* **RECORDS FOR THIS EXERCISE**:
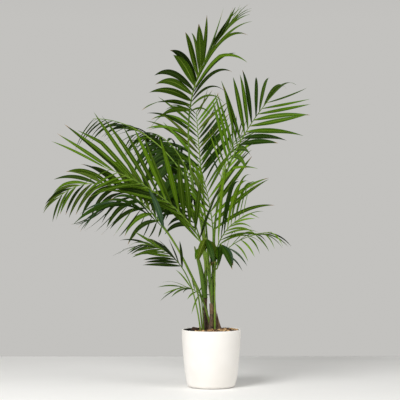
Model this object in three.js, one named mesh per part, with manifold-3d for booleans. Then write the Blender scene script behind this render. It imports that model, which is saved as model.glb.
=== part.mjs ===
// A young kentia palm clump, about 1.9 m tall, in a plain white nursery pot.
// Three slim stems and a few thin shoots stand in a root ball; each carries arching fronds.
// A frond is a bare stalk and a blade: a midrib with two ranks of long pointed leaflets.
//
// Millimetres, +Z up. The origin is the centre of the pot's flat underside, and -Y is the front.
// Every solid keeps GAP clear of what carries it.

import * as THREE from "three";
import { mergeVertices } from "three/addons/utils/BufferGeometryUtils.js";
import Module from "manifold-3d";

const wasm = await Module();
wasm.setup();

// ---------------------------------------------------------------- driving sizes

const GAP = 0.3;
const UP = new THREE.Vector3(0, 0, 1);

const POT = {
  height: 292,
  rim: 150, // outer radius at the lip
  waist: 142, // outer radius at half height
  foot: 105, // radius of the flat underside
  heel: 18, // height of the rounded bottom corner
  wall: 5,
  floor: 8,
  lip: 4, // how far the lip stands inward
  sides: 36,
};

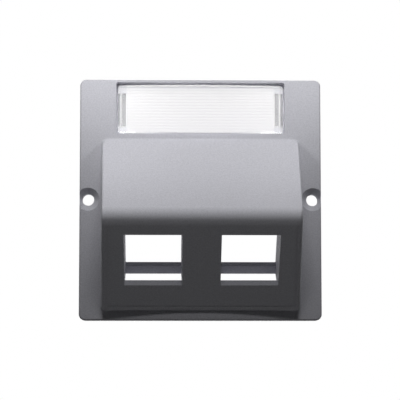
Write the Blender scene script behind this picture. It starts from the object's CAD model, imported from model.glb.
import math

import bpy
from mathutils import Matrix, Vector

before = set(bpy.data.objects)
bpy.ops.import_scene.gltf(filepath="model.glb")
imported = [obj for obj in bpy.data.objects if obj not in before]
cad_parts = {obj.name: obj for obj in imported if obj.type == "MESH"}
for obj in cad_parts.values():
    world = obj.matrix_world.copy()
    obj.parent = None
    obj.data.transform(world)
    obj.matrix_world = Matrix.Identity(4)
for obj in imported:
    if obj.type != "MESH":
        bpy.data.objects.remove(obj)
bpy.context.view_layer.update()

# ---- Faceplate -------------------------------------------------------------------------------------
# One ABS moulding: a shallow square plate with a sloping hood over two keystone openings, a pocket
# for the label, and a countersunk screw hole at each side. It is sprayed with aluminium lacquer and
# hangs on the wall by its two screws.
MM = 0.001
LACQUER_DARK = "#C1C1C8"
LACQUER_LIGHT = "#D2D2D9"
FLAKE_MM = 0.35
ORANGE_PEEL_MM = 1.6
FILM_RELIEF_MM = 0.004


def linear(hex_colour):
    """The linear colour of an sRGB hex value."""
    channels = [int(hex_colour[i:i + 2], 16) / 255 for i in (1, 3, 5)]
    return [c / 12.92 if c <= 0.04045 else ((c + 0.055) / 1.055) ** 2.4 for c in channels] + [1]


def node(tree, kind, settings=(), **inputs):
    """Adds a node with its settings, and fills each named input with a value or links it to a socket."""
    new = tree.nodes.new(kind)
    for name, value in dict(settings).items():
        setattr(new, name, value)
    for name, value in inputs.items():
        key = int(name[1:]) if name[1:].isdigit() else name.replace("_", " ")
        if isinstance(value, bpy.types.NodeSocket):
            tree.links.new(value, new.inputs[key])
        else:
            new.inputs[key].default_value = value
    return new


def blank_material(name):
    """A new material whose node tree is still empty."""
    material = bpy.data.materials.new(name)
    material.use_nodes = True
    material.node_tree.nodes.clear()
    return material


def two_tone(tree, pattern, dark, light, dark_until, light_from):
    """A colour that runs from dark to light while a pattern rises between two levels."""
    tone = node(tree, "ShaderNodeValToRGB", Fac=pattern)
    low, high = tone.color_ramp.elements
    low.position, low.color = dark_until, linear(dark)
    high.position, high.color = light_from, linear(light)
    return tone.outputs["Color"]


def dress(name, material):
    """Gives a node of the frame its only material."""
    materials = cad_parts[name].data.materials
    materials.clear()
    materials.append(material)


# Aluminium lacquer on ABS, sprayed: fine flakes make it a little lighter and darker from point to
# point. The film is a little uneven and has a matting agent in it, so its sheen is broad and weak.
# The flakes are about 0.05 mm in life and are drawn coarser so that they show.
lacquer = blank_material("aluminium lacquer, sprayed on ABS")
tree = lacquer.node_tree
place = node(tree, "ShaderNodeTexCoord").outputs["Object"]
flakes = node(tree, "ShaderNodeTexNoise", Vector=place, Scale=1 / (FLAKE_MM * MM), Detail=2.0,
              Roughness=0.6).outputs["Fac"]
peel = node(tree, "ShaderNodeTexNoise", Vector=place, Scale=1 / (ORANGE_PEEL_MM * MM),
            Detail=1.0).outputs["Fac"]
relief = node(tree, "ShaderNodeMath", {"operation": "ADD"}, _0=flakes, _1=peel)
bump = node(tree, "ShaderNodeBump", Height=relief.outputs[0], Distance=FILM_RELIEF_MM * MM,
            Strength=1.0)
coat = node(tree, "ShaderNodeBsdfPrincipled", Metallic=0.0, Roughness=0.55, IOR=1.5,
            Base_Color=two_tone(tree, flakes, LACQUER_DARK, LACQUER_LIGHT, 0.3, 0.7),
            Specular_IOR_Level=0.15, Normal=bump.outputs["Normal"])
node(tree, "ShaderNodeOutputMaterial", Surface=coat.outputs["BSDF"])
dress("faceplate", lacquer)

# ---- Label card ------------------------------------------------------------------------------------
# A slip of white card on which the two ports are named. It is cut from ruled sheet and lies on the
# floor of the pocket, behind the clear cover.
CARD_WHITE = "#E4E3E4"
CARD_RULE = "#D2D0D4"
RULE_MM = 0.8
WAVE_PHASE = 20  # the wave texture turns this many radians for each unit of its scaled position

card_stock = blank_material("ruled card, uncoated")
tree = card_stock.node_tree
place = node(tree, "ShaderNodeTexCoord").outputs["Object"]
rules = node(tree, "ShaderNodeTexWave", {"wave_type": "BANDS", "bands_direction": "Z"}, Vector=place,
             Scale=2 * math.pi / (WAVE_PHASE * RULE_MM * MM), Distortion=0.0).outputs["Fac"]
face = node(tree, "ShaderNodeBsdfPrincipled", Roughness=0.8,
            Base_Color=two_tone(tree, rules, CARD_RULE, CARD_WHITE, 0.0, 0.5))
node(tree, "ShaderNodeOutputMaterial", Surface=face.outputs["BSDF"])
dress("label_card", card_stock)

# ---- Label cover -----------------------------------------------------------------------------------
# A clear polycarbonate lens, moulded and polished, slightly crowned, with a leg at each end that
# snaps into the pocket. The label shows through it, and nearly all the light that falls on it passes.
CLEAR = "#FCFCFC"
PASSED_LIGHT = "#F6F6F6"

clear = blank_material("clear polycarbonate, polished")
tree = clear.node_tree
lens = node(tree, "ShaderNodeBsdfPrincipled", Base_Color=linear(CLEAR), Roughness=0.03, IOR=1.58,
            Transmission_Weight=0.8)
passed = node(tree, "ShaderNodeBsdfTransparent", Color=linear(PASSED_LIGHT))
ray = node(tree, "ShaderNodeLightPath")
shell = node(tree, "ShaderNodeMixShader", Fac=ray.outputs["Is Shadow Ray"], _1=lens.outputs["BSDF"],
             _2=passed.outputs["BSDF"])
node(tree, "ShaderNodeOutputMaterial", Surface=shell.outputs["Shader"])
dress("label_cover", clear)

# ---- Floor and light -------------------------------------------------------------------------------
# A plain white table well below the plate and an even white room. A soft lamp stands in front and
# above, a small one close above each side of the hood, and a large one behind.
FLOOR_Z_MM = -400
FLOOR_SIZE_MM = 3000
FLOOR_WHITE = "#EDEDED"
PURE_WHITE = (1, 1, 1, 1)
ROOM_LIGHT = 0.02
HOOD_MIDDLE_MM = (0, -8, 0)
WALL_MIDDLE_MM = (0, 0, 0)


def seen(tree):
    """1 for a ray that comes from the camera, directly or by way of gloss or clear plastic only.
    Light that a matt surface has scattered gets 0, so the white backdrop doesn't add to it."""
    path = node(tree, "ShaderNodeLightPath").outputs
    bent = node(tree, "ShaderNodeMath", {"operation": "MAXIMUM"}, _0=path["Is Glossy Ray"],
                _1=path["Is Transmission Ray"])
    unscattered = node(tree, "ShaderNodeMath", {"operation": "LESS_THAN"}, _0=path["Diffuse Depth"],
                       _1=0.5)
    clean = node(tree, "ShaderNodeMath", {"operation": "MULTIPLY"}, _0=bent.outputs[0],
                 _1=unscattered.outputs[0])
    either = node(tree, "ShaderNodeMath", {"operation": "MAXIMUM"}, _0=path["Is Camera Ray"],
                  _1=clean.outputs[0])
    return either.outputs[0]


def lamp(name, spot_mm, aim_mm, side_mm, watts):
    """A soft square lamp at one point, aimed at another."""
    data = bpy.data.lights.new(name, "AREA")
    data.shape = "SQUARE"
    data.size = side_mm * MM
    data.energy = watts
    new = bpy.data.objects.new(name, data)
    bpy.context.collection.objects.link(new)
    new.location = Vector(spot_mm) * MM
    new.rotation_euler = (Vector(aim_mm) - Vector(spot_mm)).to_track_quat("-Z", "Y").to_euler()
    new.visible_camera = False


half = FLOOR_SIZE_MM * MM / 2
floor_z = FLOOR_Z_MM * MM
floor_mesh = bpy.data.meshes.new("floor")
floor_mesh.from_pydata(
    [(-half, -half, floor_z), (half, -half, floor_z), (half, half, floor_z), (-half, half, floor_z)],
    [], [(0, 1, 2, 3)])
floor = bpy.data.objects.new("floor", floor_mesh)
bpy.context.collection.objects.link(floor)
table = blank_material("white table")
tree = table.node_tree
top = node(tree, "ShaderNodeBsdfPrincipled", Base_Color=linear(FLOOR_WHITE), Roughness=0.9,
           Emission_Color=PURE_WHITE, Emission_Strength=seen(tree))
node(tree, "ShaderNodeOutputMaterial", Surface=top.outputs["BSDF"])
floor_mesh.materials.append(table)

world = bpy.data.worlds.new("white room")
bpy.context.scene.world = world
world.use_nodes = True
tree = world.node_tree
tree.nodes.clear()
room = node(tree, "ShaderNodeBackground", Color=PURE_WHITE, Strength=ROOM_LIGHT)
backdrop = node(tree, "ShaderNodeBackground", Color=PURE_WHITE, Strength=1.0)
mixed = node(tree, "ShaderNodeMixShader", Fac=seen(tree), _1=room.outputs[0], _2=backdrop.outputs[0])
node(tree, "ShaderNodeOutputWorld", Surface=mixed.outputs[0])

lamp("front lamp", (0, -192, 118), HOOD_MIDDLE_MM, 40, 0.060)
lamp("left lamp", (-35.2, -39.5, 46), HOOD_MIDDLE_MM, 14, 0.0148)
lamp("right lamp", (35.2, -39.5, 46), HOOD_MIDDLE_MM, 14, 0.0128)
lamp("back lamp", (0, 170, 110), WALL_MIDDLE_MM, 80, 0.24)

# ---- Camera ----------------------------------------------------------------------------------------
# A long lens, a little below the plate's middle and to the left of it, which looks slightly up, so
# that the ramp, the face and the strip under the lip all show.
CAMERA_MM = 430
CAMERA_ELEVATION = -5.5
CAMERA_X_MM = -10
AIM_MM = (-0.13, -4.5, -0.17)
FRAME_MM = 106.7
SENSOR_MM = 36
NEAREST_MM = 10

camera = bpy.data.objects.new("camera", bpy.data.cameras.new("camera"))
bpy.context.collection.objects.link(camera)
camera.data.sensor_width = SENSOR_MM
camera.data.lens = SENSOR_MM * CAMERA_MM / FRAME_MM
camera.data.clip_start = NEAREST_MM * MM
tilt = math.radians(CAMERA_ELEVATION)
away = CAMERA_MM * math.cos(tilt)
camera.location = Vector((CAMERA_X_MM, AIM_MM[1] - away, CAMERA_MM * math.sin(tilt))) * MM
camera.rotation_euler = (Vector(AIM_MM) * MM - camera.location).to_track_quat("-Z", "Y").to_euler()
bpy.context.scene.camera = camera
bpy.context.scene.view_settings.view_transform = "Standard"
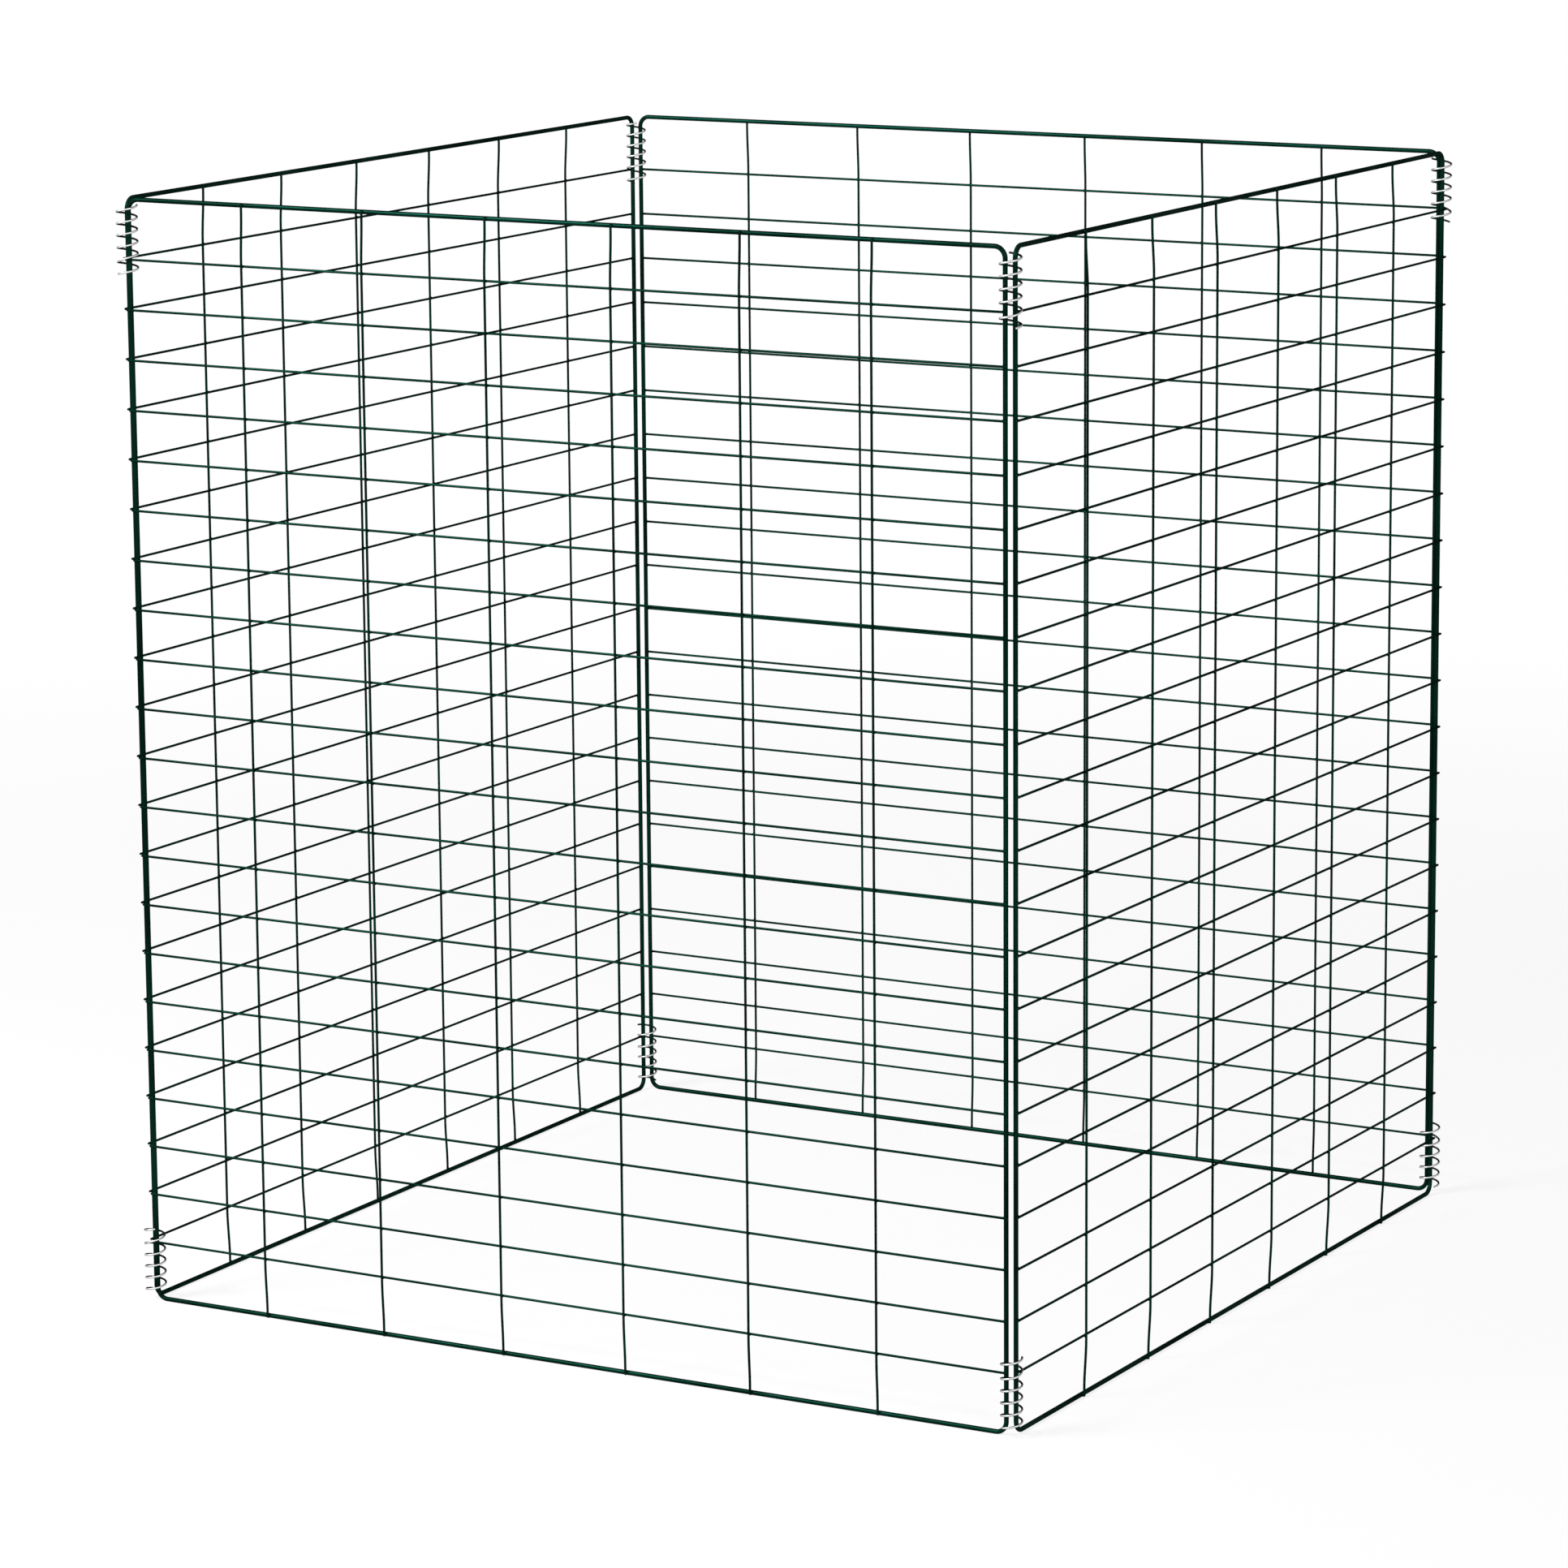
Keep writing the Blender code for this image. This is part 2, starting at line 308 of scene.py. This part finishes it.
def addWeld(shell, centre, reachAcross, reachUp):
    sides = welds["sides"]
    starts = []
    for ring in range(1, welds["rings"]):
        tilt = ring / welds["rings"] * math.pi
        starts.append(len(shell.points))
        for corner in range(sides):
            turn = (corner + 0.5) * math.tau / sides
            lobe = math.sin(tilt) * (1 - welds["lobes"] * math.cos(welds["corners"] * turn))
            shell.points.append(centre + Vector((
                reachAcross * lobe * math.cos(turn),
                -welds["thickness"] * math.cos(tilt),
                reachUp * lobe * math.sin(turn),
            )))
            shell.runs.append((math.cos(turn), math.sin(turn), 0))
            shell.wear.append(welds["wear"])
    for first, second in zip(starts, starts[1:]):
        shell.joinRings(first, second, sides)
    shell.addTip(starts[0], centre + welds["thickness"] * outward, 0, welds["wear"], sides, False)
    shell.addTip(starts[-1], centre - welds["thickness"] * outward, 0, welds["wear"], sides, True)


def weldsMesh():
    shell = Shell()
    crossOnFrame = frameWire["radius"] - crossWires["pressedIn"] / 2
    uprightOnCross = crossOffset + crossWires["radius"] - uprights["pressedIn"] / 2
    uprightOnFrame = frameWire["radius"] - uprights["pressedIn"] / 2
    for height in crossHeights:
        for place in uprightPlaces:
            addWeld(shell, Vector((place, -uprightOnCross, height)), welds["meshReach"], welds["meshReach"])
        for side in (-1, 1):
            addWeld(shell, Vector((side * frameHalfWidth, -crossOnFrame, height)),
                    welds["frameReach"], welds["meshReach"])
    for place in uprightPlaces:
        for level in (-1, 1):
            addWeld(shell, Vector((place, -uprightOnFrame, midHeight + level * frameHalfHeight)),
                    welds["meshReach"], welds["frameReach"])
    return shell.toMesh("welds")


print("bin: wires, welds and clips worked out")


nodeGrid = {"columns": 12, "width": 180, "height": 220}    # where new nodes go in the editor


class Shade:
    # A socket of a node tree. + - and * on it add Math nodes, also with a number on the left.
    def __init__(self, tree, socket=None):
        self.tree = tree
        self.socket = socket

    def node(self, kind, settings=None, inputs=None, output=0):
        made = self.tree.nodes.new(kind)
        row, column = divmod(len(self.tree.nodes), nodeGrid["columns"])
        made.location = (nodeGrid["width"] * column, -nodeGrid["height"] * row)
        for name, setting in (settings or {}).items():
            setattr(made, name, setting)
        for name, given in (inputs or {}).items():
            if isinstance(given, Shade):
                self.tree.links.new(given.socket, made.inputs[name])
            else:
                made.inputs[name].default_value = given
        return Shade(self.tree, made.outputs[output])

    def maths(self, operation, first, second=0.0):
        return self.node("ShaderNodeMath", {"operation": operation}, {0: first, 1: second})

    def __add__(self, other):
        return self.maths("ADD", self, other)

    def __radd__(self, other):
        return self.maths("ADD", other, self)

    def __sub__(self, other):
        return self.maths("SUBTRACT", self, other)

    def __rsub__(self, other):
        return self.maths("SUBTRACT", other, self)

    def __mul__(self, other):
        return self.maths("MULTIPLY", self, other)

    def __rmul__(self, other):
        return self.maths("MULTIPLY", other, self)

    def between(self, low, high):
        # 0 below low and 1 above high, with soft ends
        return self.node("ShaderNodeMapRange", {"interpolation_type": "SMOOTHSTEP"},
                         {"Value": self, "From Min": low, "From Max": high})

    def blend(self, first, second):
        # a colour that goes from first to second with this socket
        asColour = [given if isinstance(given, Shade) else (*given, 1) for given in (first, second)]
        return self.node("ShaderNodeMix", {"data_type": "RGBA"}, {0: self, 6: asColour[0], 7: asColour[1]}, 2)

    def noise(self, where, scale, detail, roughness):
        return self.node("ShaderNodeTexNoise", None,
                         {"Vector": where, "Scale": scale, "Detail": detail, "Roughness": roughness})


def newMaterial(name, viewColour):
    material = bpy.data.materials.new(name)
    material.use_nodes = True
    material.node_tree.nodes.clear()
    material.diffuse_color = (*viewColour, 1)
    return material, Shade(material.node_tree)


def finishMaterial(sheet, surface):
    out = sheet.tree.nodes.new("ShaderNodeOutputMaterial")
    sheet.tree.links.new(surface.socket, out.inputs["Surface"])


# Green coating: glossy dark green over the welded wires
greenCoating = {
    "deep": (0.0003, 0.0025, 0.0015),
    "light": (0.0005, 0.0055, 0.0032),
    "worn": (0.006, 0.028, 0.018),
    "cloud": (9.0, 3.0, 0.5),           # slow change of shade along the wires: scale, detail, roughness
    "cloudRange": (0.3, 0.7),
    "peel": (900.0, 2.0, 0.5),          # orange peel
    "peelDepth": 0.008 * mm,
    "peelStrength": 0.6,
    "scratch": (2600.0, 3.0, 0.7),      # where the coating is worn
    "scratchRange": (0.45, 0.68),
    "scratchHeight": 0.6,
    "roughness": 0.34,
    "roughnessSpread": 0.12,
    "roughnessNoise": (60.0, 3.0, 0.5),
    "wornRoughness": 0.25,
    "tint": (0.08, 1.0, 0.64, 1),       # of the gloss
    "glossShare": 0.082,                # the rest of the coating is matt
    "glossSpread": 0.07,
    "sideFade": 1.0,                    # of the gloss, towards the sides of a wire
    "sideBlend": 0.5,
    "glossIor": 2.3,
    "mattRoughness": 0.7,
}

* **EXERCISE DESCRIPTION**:
Using the data above, repeat exactly the lines that begin at the line with "materials = cad_parts[name].data.materials" and end at the line with "materials.append(material)", both ends included.

* **WRITTEN ANSWER**:
    materials = cad_parts[name].data.materials
    materials.clear()
    materials.append(material)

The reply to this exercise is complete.